There’s nothing Govt can do – Harmon

With the newly proposed tax measures on remittances from the United States of America (USA) to foreign countries including Guyana, which economists predict will dry up these funds, the Guyana Government has no solution except to “wait and see.”

According to Minister of State Joseph Harmon, there is little the Government can do at this time. During a post-Cabinet press briefing, the Minister asserted that the measure will have an effect on the country.

Minister of State Joseph Harmon

“As the saying goes when certain people sneeze, everyone else catches a cold. When the American’s make their laws, we have to deal with the consequences of it. What I can say is that it means it will cost you more to send money from the United States to Guyana.”

“As you know, remittances have been a major plank in the sustenance of many families in this country. And I think it is going to have an impact on them,” Harmon said. “But we will have to look and see what happens. It may be that instead of getting a hundred dollars, you get ninety.”

But the Minister went on to stress that “there is nothing really we as a State can do about the way another country makes its laws. All we can say is encourage those who send money to their families here to increase the amount.”

It is expected that the United States congress may make an amendment to the US Electronic Fund Transfer Act to impose a fee for remittance transfers to certain foreign countries, including Guyana.

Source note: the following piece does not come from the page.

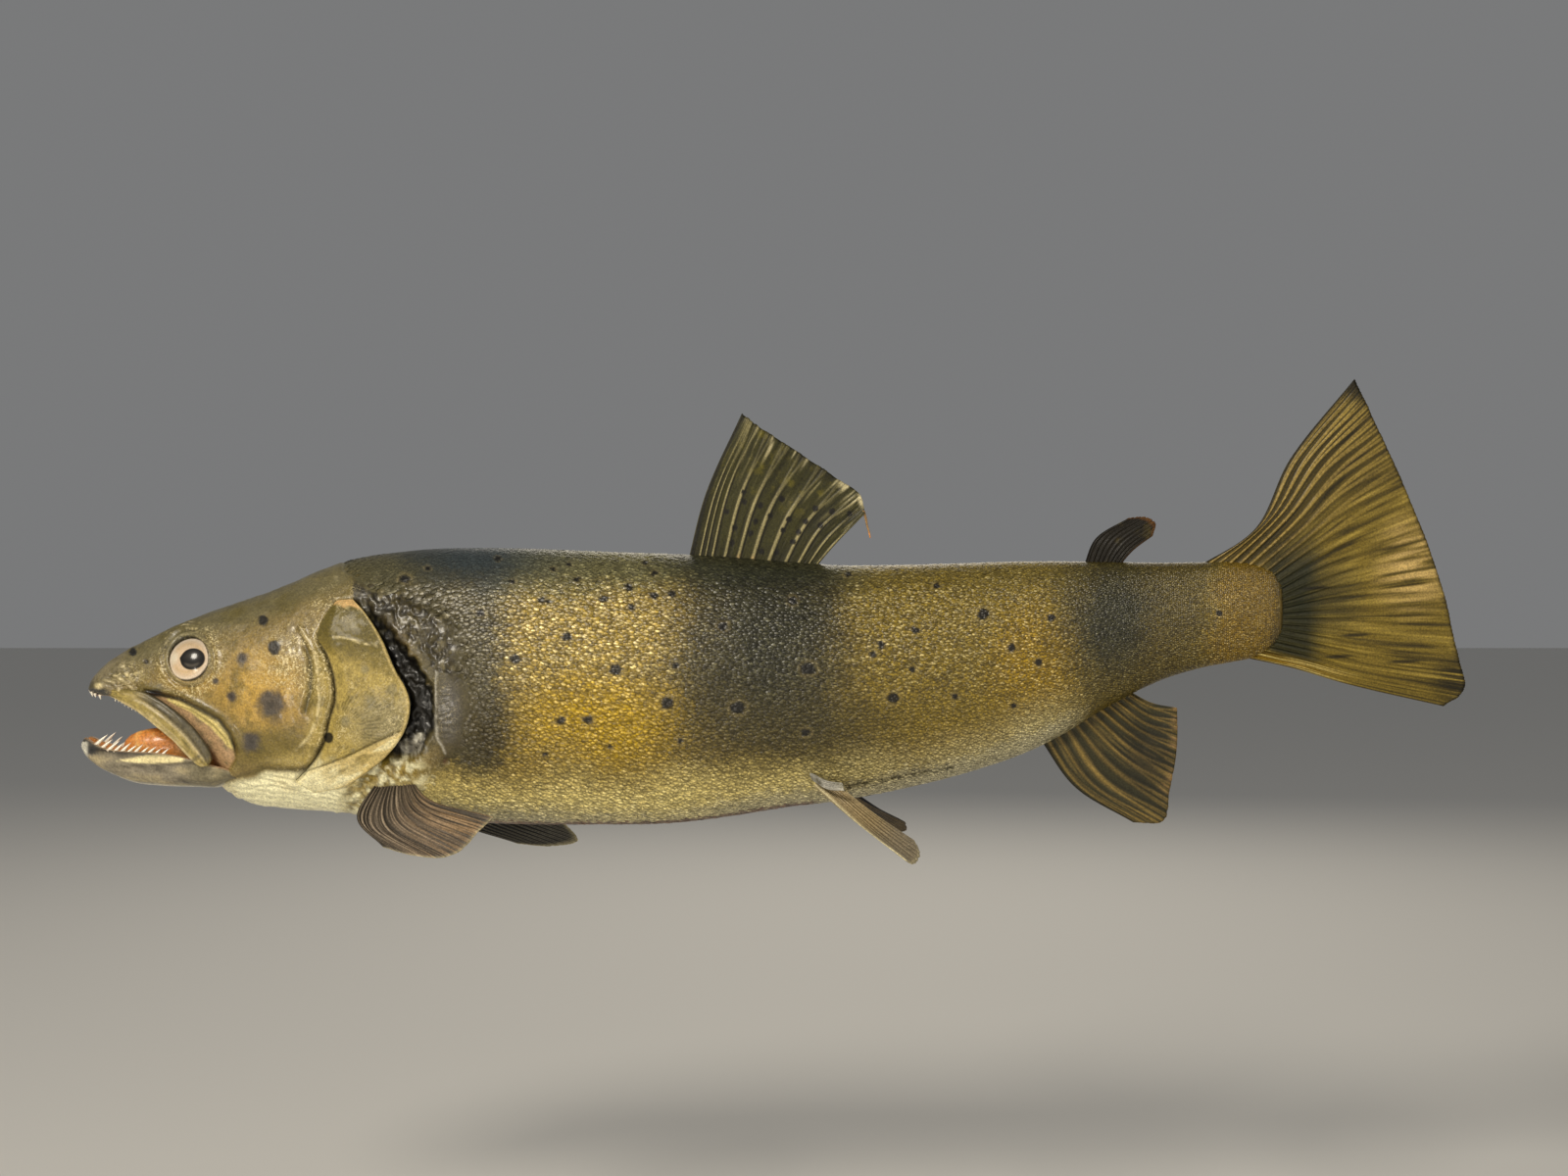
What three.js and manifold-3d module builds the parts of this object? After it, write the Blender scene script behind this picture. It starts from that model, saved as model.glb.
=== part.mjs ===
// A life-size mounted brown trout for a wall, in millimetres. +X runs from the snout to the tail and +Z is up.
// The wall is the plane y = 0 and the fish hangs in front of it, at negative y, so its left side faces out.
// The origin is the middle of the wooden hanging block's wall face.
import * as THREE from "three";
import { mergeVertices } from "three/addons/utils/BufferGeometryUtils.js";
import Module from "manifold-3d";

const wasm = await Module();
wasm.setup();

// ---- Driving dimensions -------------------------------------------------------------------------------------------

const GAP = 0.3; // clearance between neighbouring pieces
const MID_PLANE = -50; // the fish's middle plane stands this far off the wall
const BEND_FROM = 20; // the body is straightest here, and curves away from the wall towards both ends
const BEND_REACH = 300;
const HEAD_SWING = 8; // how far the curve has left the middle plane one reach ahead of BEND_FROM
const TAIL_SWING = 12;
const AROUND = 24; // points round each section of the body
const LONGEST_STEP = 25; // sections further apart than this have another put halfway between them
const SNOUT_GROWTH = 0.5; // a moved-out surface widens its first section by this share of the move
const BACK_POWER = 1.95; // superellipse powers of the section above and below its widest level
const BELLY_POWER = 2.2;

// Body sections: x, height of the back, height of the belly, half width, height of the widest level.
const BODY = [
  [-271.6, -9.4, -12.6, 2.2, -10.8],
  [-270, -6, -14, 5.6, -10],
  [-266, -1.2, -15.4, 9.4, -9.2],
  [-259.5, 4.6, -16.6, 13, -8.6],
  [-248, 11.4, -19.4, 16.6, -8],
  [-236, 17.2, -26.4, 19.6, -9],
  [-224, 22.8, -38, 22.6, -11],
  [-212.5, 27.4, -50, 25.6, -13],
  [-200.5, 31.6, -63.6, 28.6, -15],
  [-187, 36.2, -69.6, 31.6, -16],
  [-171, 42.4, -71.6, 34.4, -16],
  [-155, 49.4, -73.2, 36.2, -15],
  [-138, 55.2, -75, 37.4, -13],
  [-118, 58.4, -77, 38, -11],
  [-96, 60.4, -78.4, 38.6, -9.5],
  [-60, 60.6, -80.2, 39.6, -8.5],
  [-20, 59, -80.6, 40, -8.5],
  [20, 57.6, -80, 39.8, -8.5],
  [50, 56.2, -76.8, 38.6, -8],
  [80, 53.8, -72, 36.4, -7],
  [110, 51.8, -68.2, 33.8, -5.5],
  [140, 52, -62.4, 30.8, -3],
  [170, 52.8, -55, 27.6, 1],
  [200, 53.7, -45, 24, 5.5],
  [220, 53.8, -35.4, 21.4, 9.5],
  [245, 53.6, -20, 18.4, 16.5],
  [270, 53.2, -7.4, 15.6, 22.5],
  [290, 53.4, -1, 13.4, 26],
  [305, 53.8, 2, 11.4, 28],
  [317, 52.6, 4.6, 8.8, 29],
  [326, 49, 9.6, 6, 29.5],
  [331, 43.6, 16, 3.4, 30],
];

// Lower jaw sections: x, height of the lip, height of the chin line, half width. The jaw is hollowed from above.
const JAW = [
  [-275.2, -38.2, -41.6, 2.2],
  [-272.6, -35.8, -45.4, 5.2],
  [-267, -38.4, -49.8, 8.6],
  [-259, -41.2, -54, 12],
  [-247, -42, -58.4, 15.6],
  [-233, -42.6, -60, 19],
  [-217, -45, -60.4, 22.6],
  [-202, -49, -60.8, 25.8],
  [-191, -53, -62, 27],
];
const JAW_AROUND = 14; // points round each section of the jaw
const JAW_WALL = 3.4; // thickness of the jaw's sides
const JAW_FLOOR = 7; // height of the mouth's floor above the chin line
const JAW_HOLLOW_FROM = -271; // the jaw's tip ahead of this is solid
const JAW_HOLLOW_HEIGHT = 12; // the hollow is cut from this far above the lip
const JAW_LEAST = 1; // the hollow's least half width, and its least depth below the lip
const JAW_LEVEL = 0.3; // the section is widest this share of the way from the lip down to the chin line
const LIP_POWERS = { across: 0.35, up: 0.5 }; // powers of cosine and sine above that level: low ones give flat sides
const CHIN_POWERS = { across: 0.75, up: 0.9 }; // and below it: near 1 the section is round

// Upper jaw bone: middle line x, z with its half height. It lies along the side of the head, and its rear end is
// outside the lower jaw.
const MAXILLA = [
  [-257, -12.6, 2],
  [-249, -14.2, 3.8],
  [-240, -17, 5.2],
  [-228.4, -24.4, 6],
  [-218.8, -32, 5.9],
  [-211.8, -39.6, 5.5],
  [-207.6, -44.8, 4.4],
  [-205.2, -48, 2.2],
];
const MAXILLA_AROUND = 10;
const MAXILLA_HALF_THICKNESS = 2;
const MAXILLA_STANDS_OFF = 0.8; // outside the head's own surface
const MAXILLA_OFF_JAW = 0.6; // further still from the middle plane than the lower jaw's side
const MAXILLA_LEAST_OUT = 6; // least distance of the bone from the middle plane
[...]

The bill, which is titled Border Wall Funding Act of 2017 (HR 1813), has already been introduced in the US House of Representatives by Congressman Mike Rogers, of Alabama’s 3rd Congressional District.

In introducing the Bill on March 30, 2017, Rogers claimed that remittances are normally used by illegal immigrants to move money from the US to their home countries.

In order to put a restriction on this, Rogers said the Bill will seek to allow for a two per cent fee charged on individuals sending money to recipients in 42 countries in Latin America and the Caribbean.

When asked about the measure, former Foreign Affairs Minister, Dr Henry Jeffrey told this publication that, if successful, the Bill will cause severe problems not only in Guyana, but the wider Caribbean and Latin American region.

“In the case of Guyana, we can lose somewhere between $25-40 million and that’s a lot of money for a small country like ours,” Dr Jeffrey stated, while explaining that regardless of the circumstances, people will find other means by which to send finances to their home country.

Symbolic of its significance, remittances contributed to 11.2 per cent of Guyana’s Gross Domestic Product in 2016, a decline from 14 per cent in 2015.  This was as a result of net current transfers decreasing by 23.1 per cent or US$95 million over 2016, reflecting a drastic reduction of workers remittance from abroad into Guyana.

Guyana is just a drop in the global remittance trade which in 2016 was pegged at US$441,000 billion; Guyana received in 2016 only US$320 million of that amount.

The largest destination for remittances from the US is Mexico, which Pew Research estimates was equal to US$24 billion in 2015.